-- BEGIN --
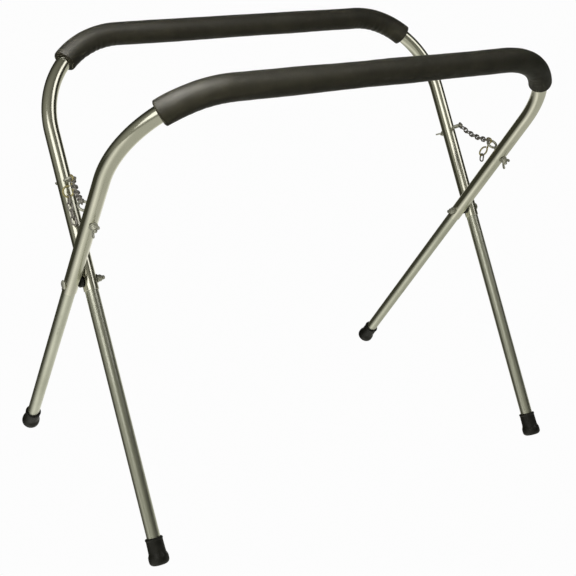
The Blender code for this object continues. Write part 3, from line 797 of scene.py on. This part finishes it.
def add_link(node, body):
    """A chain link in the place, and of the length, of a CAD link."""
    centre, (long_axis, wide_axis, _thin) = principal_axes(node)
    turn = Matrix((long_axis, wide_axis, long_axis.cross(wide_axis))).transposed().to_4x4()
    points = [vert.co for vert in frame["nodes"][node].data.vertices]
    reach = [point.dot(long_axis) for point in points]
    length = max(reach) - min(reach)
    make_piece(f"{node}_finish", lambda bm: link_body(bm, length), "chain_zinc", body, [node],
               Matrix.Translation(centre) @ turn)


def hook_path(chainwards):
    """Centre line of a hook about the eye's wire, with the ring to one side below."""
    up = Vector((0, 0, 1))
    x = Vector((1, 0, 0))
    hang = chainwards * math.sin(HOOK_TILT) - up * math.cos(HOOK_TILT)
    quarter = math.pi / 2
    far = chainwards * (HOOK_SEAT - 0.0006)
    path = arc(far, HOOK_LOOP_R, chainwards, up, math.radians(-35), quarter, 14)
    path += arc(Vector(), HOOK_LOOP_R, up, -chainwards, 0, quarter, 12)
    path += arc(Vector(), HOOK_LOOP_R, -chainwards, -up, 0, math.radians(62), 8)[1:]
    neck = [path[-1], hang * (HOOK_LOOP_R + 0.0030), hang * (HOOK_LOOP_R + 0.0052)]
    ring_start = math.radians(-25)
    centre = hang * HOOK_DROP - x * HOOK_RING_R * math.cos(ring_start)
    ring = arc(centre, HOOK_RING_R, x, hang, ring_start, math.radians(292), 44)
    return path[:-1] + smooth_path(neck + [ring[0]]) + ring[1:]


def add_hook(side, chainwards):
    def build(bm):
        add_rings(bm, sweep(hook_path(chainwards), HOOK_WIRE_R, 18))

    eye_wire = JOINTS[f"{side}_hook_swing"]["pos_m"]
    make_piece(f"{side}_hook_finish", build, "brass", f"{side}_hook", [f"{side}_hook"],
               Matrix.Translation(eye_wire))


# ---------------------------------------------------------------- studio
def by_ray(nodes, shader, seen, mirrored, lighting):
    """Gives the surface one colour to the camera, one to reflections, one as a light."""
    path = nodes.tree.nodes.new("ShaderNodeLightPath")
    others = nodes.mix(path.outputs["Is Glossy Ray"], lighting, mirrored)
    colour = nodes.mix(path.outputs["Is Camera Ray"], others, seen)
    nodes.link(colour, shader.inputs["Color"])


def floor_material():
    """White to the camera; in reflections, pale paper darkening to the left and behind."""
    nodes = Nodes("floor_white")
    towards_eye = nodes.tree.nodes.new("ShaderNodeNewGeometry").outputs["Incoming"]
    left_behind = nodes.dot(towards_eye, (0.50, -0.85, 0))
    brighter = nodes.remap(left_behind, -0.15, 0.20, 0, 1)
    paper = nodes.mix(brighter, (0.46, 0.46, 0.39), (0.90, 0.89, 0.79))
    darker = nodes.remap(left_behind, 0.25, 0.78, 0, 1)
    mirrored = nodes.mix(darker, paper, (0.045, 0.045, 0.030))
    glow = nodes.tree.nodes.new("ShaderNodeEmission")
    by_ray(nodes, glow, (0.98, 0.98, 0.98), mirrored, (0.04, 0.04, 0.03))
    nodes.link(glow.outputs[0], nodes.tree.nodes["Material Output"].inputs["Surface"])
    return nodes.material


def add_floor():
    bm = bmesh.new()
    bmesh.ops.create_grid(bm, x_segments=1, y_segments=1, size=FLOOR_HALF)
    mesh = bpy.data.meshes.new("floor")
    bm.to_mesh(mesh)
    bm.free()
    mesh.materials.append(floor_material())
    floor = bpy.data.objects.new("floor", mesh)
    floor.location = (0, 0, -FLOOR_DROP)
    bpy.context.collection.objects.link(floor)


def add_world():
    """A white room that reflections see as grey on the strip's side and dark beyond."""
    world = bpy.data.worlds.new("studio")
    bpy.context.scene.world = world
    world.use_nodes = True
    nodes = Graph(world.node_tree)
    direction = nodes.tree.nodes.new("ShaderNodeTexCoord").outputs["Generated"]
    facing = nodes.dot(direction, STRIP_BEARING + Vector((0, 0, 0.25)))
    near_strip = nodes.remap(facing, 0.0, 0.8, 0, 1)
    mirrored = nodes.mix(near_strip, (0.035, 0.035, 0.025), (0.25, 0.25, 0.20))
    height = nodes.remap(nodes.dot(direction, (0, 0, 1)), -0.1, 0.9, 0, 1)
    lighting = nodes.mix(height, (0.012, 0.012, 0.010), (0.10, 0.10, 0.09))
    by_ray(nodes, nodes.tree.nodes["Background"], (0.985, 0.985, 0.98), mirrored, lighting)


def add_area_light(name, location, size, power, lights, only_on=None):
    """A softbox aimed at the stand. It gives matte light, glossy reflections or all."""
    data = bpy.data.lights.new(name, "AREA")
    data.shape = "RECTANGLE"
    data.size, data.size_y = size
    data.energy = power
    data.color = LIGHT_COLOUR
    light = bpy.data.objects.new(name, data)
    light.location = location
    light.rotation_mode = "QUATERNION"
    light.rotation_quaternion = (LIGHT_AIM - light.location).to_track_quat("-Z", "Y")
    light.visible_camera = False
    light.visible_glossy = lights != "matte"
    light.visible_diffuse = lights != "glossy"
    light.light_linking.receiver_collection = only_on
    bpy.context.collection.objects.link(light)


def add_camera():
    sin_a, cos_a = math.sin(VIEW_AZIMUTH), math.cos(VIEW_AZIMUTH)
    sin_e, cos_e = math.sin(VIEW_ELEVATION), math.cos(VIEW_ELEVATION)
    back = Vector((sin_a * cos_e, -cos_a * cos_e, sin_e))
    right = (-back).cross(Vector((0, 0, 1))).normalized()
    up = right.cross(-back)
    rolled_right = right * math.cos(VIEW_ROLL) + up * math.sin(VIEW_ROLL)
    rolled_up = up * math.cos(VIEW_ROLL) - right * math.sin(VIEW_ROLL)
    data = bpy.data.cameras.new("camera")
    data.lens = VIEW_LENS
    data.sensor_width = 36
    data.shift_x, data.shift_y = VIEW_SHIFT
    camera = bpy.data.objects.new("camera", data)
    turn = Matrix((rolled_right, rolled_up, back)).transposed().to_4x4()
    camera.matrix_world = Matrix.Translation(VIEW_TARGET + back * VIEW_DISTANCE) @ turn
    bpy.context.collection.objects.link(camera)
    bpy.context.scene.camera = camera


# ---------------------------------------------------------------- the whole scene
foam_pads = bpy.data.collections.new("foam_pads")
for prefix, seed in (("front", 3.7), ("rear", 11.2)):
    add_upper_tube(prefix)
    foam_pads.objects.link(add_pad(prefix, seed))
    for side, leg_x in zip(LEG_SIDES[prefix], (OUTBOARD_X, INBOARD_X)):
        add_lower_leg(prefix, side, leg_x)
        add_foot(prefix, side, leg_x)
        add_eye_bolt(prefix, side, leg_x)
        add_wing_nut(prefix, side)
add_pivot_hardware("left", "front")
add_pivot_hardware("right", "rear")
add_hook("left", Vector((0, -1, 0)))
add_hook("right", Vector((0, 1, 0)))
for body, nodes in frame["record"]["behaviour"]["bodies"].items():
    for node in nodes:
        if "link" in node:
            add_link(node, body)

add_floor()
add_world()
add_camera()
add_area_light("key", (-1.6, -0.9, 1.5), (0.5, 0.5), 50, "matte")
add_area_light("foam_sheen", (-0.8, -0.4, 2.3), (2.2, 0.8), 200, "glossy", foam_pads)
add_area_light("fill", (2.2, -1.9, 3.2), (1.8, 1.8), 14, "all")
add_area_light("top", (0.1, 0.4, 3.2), (2.2, 2.2), 10, "matte")
strip_place = STRIP_BEARING * STRIP_DISTANCE + Vector((0, 0, STRIP_HEIGHT))
add_area_light("strip", strip_place, (2.1, 1.7), 14, "all")
bpy.context.scene.view_settings.view_transform = "Standard"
-- END --
Exactly repeat the lines running from the top of the listing to the line bearing "Matrix.Translation(eye_wire))", both of those lines included, and only them.

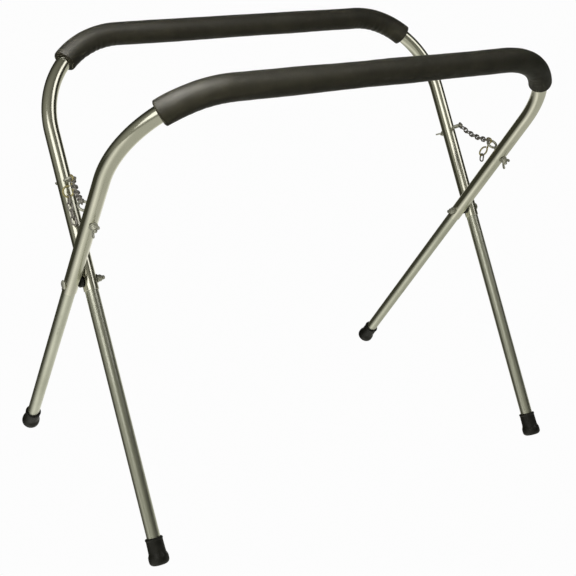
The Blender code for this object continues. Write part 3, from line 797 of scene.py on. This part finishes it.
def add_link(node, body):
    """A chain link in the place, and of the length, of a CAD link."""
    centre, (long_axis, wide_axis, _thin) = principal_axes(node)
    turn = Matrix((long_axis, wide_axis, long_axis.cross(wide_axis))).transposed().to_4x4()
    points = [vert.co for vert in frame["nodes"][node].data.vertices]
    reach = [point.dot(long_axis) for point in points]
    length = max(reach) - min(reach)
    make_piece(f"{node}_finish", lambda bm: link_body(bm, length), "chain_zinc", body, [node],
               Matrix.Translation(centre) @ turn)


def hook_path(chainwards):
    """Centre line of a hook about the eye's wire, with the ring to one side below."""
    up = Vector((0, 0, 1))
    x = Vector((1, 0, 0))
    hang = chainwards * math.sin(HOOK_TILT) - up * math.cos(HOOK_TILT)
    quarter = math.pi / 2
    far = chainwards * (HOOK_SEAT - 0.0006)
    path = arc(far, HOOK_LOOP_R, chainwards, up, math.radians(-35), quarter, 14)
    path += arc(Vector(), HOOK_LOOP_R, up, -chainwards, 0, quarter, 12)
    path += arc(Vector(), HOOK_LOOP_R, -chainwards, -up, 0, math.radians(62), 8)[1:]
    neck = [path[-1], hang * (HOOK_LOOP_R + 0.0030), hang * (HOOK_LOOP_R + 0.0052)]
    ring_start = math.radians(-25)
    centre = hang * HOOK_DROP - x * HOOK_RING_R * math.cos(ring_start)
    ring = arc(centre, HOOK_RING_R, x, hang, ring_start, math.radians(292), 44)
    return path[:-1] + smooth_path(neck + [ring[0]]) + ring[1:]


def add_hook(side, chainwards):
    def build(bm):
        add_rings(bm, sweep(hook_path(chainwards), HOOK_WIRE_R, 18))

    eye_wire = JOINTS[f"{side}_hook_swing"]["pos_m"]
    make_piece(f"{side}_hook_finish", build, "brass", f"{side}_hook", [f"{side}_hook"],
               Matrix.Translation(eye_wire))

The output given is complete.